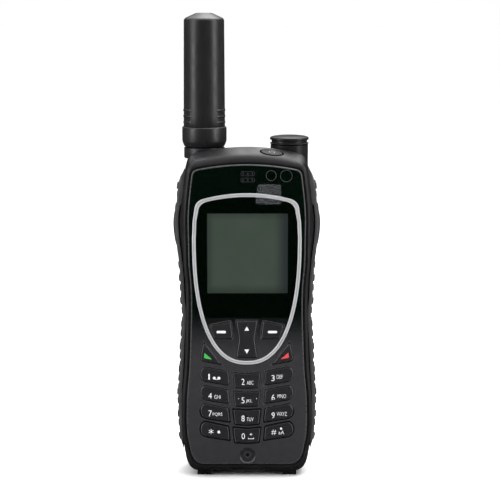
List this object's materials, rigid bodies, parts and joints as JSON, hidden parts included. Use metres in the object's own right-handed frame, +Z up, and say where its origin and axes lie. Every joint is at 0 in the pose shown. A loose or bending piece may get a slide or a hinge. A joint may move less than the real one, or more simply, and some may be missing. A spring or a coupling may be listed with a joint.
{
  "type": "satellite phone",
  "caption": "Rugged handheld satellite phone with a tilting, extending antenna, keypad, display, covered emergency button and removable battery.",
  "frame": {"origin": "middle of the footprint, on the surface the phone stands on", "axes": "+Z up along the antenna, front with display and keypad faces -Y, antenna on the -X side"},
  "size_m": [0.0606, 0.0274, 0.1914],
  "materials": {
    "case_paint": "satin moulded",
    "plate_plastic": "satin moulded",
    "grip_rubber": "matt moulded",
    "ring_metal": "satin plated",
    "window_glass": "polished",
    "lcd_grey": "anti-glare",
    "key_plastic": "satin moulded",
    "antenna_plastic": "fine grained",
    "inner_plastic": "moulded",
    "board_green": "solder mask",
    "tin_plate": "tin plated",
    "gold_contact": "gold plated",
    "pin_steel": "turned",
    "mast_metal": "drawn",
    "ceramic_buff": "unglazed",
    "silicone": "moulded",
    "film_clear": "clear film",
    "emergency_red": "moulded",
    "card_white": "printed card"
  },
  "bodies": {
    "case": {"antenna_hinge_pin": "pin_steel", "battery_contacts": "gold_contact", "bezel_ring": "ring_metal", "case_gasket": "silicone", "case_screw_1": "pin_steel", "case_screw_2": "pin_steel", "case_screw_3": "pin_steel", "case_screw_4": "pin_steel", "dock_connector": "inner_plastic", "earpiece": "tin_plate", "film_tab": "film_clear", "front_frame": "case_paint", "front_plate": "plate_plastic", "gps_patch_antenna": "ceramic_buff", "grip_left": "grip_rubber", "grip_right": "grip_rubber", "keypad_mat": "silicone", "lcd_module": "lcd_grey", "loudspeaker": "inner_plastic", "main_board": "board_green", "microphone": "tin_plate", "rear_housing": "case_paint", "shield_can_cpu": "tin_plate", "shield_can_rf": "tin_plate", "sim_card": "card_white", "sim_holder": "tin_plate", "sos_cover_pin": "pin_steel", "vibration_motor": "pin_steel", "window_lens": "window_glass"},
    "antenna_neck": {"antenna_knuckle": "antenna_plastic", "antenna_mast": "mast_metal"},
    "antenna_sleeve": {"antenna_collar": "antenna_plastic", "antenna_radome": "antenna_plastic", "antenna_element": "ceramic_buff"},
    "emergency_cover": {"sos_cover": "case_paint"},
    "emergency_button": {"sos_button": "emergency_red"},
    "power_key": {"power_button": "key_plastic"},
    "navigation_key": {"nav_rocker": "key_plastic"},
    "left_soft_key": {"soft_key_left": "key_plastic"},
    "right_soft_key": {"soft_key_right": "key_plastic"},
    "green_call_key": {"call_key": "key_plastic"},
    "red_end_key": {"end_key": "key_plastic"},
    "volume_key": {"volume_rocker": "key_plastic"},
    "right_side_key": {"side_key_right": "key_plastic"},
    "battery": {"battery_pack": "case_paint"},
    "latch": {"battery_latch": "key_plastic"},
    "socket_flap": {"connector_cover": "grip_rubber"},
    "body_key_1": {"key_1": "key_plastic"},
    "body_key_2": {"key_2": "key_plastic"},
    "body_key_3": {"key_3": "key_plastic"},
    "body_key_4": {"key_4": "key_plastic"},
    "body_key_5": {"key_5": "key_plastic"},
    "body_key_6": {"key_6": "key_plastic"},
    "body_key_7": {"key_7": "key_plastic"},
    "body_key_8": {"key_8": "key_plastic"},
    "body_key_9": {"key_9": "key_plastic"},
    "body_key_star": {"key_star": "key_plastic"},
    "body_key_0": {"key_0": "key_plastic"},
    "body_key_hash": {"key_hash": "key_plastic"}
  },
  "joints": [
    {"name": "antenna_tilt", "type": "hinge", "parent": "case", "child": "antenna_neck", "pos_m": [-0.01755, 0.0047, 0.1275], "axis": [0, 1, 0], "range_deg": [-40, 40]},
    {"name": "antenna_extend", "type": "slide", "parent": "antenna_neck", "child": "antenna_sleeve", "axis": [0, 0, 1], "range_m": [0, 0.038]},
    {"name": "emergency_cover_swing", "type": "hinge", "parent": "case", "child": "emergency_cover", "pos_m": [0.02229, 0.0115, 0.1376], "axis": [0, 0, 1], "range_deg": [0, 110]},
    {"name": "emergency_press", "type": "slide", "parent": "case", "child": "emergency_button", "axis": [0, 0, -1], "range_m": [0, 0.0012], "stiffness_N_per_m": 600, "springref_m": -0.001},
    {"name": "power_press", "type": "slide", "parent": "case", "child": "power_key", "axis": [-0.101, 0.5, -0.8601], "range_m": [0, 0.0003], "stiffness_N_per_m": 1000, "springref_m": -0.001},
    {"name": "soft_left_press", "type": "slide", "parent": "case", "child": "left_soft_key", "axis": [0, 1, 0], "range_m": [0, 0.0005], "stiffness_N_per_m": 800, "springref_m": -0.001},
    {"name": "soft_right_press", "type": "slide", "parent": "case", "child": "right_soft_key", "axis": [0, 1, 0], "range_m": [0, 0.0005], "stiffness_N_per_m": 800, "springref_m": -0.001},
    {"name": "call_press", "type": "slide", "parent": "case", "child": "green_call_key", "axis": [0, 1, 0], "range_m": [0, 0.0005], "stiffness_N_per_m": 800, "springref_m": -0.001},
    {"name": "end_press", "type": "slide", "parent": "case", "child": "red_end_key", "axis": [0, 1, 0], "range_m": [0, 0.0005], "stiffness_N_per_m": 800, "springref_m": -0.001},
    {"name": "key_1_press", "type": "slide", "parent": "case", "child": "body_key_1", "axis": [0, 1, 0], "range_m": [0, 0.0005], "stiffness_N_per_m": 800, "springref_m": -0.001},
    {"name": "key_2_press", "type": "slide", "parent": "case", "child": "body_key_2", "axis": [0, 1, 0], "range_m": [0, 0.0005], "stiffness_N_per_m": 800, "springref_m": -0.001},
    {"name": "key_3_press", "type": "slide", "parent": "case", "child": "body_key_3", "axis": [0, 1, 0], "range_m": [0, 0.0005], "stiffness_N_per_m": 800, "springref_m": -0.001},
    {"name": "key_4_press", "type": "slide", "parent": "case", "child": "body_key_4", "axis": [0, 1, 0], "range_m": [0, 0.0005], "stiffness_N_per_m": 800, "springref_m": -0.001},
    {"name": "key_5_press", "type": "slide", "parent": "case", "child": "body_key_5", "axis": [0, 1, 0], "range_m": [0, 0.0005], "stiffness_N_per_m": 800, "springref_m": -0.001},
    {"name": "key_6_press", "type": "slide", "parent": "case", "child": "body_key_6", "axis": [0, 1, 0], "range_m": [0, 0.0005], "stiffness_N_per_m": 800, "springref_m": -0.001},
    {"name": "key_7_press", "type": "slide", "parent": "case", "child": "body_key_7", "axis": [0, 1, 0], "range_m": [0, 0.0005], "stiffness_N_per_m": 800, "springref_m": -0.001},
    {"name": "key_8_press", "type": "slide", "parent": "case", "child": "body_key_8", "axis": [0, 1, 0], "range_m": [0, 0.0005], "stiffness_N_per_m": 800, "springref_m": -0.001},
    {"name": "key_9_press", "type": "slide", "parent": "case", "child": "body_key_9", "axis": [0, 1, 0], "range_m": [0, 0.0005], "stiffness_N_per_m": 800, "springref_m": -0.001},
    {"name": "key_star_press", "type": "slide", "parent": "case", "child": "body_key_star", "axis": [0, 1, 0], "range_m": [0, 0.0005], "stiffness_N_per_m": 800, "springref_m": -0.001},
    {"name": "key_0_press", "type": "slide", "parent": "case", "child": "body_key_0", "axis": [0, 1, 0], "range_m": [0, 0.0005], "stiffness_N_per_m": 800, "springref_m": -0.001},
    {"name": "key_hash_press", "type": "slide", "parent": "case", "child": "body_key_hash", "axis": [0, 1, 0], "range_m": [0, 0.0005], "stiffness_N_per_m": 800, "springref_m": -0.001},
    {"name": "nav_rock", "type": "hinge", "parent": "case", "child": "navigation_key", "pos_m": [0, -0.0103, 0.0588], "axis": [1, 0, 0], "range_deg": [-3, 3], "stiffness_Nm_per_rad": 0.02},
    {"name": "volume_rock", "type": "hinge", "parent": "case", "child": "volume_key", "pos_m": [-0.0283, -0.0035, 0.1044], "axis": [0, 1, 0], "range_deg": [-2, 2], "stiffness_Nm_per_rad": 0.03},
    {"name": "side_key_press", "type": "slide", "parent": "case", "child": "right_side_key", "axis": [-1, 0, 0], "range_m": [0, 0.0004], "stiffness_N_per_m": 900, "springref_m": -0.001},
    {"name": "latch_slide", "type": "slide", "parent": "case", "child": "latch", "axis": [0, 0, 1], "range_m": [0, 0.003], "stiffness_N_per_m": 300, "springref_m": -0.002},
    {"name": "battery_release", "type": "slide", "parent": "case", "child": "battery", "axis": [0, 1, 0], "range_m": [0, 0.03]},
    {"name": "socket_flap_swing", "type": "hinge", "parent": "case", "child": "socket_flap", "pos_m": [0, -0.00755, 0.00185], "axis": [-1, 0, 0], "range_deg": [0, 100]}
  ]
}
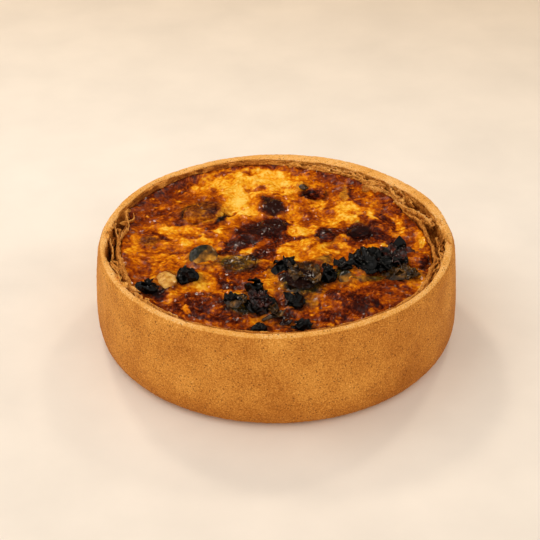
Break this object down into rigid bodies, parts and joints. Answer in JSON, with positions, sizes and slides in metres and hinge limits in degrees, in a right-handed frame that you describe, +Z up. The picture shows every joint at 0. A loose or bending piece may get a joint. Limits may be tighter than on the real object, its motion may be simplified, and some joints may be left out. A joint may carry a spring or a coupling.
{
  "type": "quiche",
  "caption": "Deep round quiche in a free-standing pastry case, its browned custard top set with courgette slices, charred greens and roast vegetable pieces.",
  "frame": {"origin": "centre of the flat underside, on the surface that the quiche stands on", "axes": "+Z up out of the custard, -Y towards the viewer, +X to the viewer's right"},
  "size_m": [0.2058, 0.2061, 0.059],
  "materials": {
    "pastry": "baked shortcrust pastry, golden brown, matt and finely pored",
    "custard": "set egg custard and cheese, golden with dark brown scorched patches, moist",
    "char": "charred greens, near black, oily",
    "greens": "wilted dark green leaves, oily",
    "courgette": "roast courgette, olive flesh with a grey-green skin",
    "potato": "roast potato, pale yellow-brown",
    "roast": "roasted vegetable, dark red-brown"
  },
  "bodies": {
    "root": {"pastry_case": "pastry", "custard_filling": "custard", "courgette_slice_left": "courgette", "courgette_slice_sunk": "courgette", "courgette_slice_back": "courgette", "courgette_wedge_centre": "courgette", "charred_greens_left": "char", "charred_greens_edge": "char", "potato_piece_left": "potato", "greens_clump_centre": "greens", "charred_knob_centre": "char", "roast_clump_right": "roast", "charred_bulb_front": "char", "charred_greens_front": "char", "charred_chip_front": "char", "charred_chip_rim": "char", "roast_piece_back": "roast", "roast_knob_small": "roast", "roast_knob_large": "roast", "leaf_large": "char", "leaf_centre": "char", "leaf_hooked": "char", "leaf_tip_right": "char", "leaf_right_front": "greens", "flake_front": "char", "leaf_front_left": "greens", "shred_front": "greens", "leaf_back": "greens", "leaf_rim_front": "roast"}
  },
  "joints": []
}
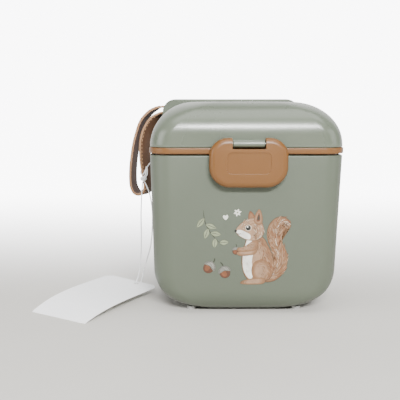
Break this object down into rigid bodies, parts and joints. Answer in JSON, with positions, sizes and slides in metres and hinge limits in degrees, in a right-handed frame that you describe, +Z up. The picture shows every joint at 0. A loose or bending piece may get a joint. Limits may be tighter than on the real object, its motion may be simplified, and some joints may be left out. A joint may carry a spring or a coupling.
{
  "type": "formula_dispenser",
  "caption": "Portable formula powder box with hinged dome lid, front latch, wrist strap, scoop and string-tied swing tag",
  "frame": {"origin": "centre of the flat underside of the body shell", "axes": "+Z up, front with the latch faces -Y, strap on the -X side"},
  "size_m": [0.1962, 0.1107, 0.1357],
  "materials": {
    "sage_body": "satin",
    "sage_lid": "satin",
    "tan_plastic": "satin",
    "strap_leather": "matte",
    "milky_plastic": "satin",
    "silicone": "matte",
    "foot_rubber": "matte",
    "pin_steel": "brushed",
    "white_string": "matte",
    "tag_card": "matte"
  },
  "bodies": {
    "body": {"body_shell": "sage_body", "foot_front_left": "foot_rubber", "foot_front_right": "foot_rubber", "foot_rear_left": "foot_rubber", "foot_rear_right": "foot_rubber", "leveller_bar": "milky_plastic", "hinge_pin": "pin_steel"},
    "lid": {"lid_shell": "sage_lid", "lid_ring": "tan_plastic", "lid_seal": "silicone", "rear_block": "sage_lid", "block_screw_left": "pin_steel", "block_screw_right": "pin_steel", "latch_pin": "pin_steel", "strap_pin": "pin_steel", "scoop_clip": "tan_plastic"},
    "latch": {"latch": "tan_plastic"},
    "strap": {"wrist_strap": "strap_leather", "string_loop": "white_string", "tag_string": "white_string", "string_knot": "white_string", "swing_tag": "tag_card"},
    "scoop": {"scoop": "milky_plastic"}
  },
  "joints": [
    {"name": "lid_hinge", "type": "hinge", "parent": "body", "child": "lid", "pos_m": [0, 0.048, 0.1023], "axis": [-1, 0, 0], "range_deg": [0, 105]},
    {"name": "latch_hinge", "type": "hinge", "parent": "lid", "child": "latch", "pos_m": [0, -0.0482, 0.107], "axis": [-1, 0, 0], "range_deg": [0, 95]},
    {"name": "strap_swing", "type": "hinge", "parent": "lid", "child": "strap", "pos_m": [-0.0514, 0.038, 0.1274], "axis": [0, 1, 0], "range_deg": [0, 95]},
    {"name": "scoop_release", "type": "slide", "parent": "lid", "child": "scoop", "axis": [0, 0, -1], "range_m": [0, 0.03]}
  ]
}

○ ○ ○ ○ ○ ○ ○

__Task description__
Using the listing above, list every line in which the string "origin" occurs.

__Solution to the problem__
List this object's materials, rigid bodies, parts and joints as JSON, hidden parts included. Use metres in the object's own right-handed frame, +Z up, and say where its origin and axes lie. Every joint is at 0 in the pose shown. A loose or bending piece may get a slide or a hinge. A joint may move less than the real one, or more simply, and some may be missing. A spring or a coupling may be listed with a joint.
  "frame": {"origin": "middle of the footprint, on the surface the phone stands on", "axes": "+Z up along the antenna, front with display and keypad faces -Y, antenna on the -X side"},
  "frame": {"origin": "centre of the flat underside, on the surface that the quiche stands on", "axes": "+Z up out of the custard, -Y towards the viewer, +X to the viewer's right"},
  "frame": {"origin": "centre of the flat underside of the body shell", "axes": "+Z up, front with the latch faces -Y, strap on the -X side"},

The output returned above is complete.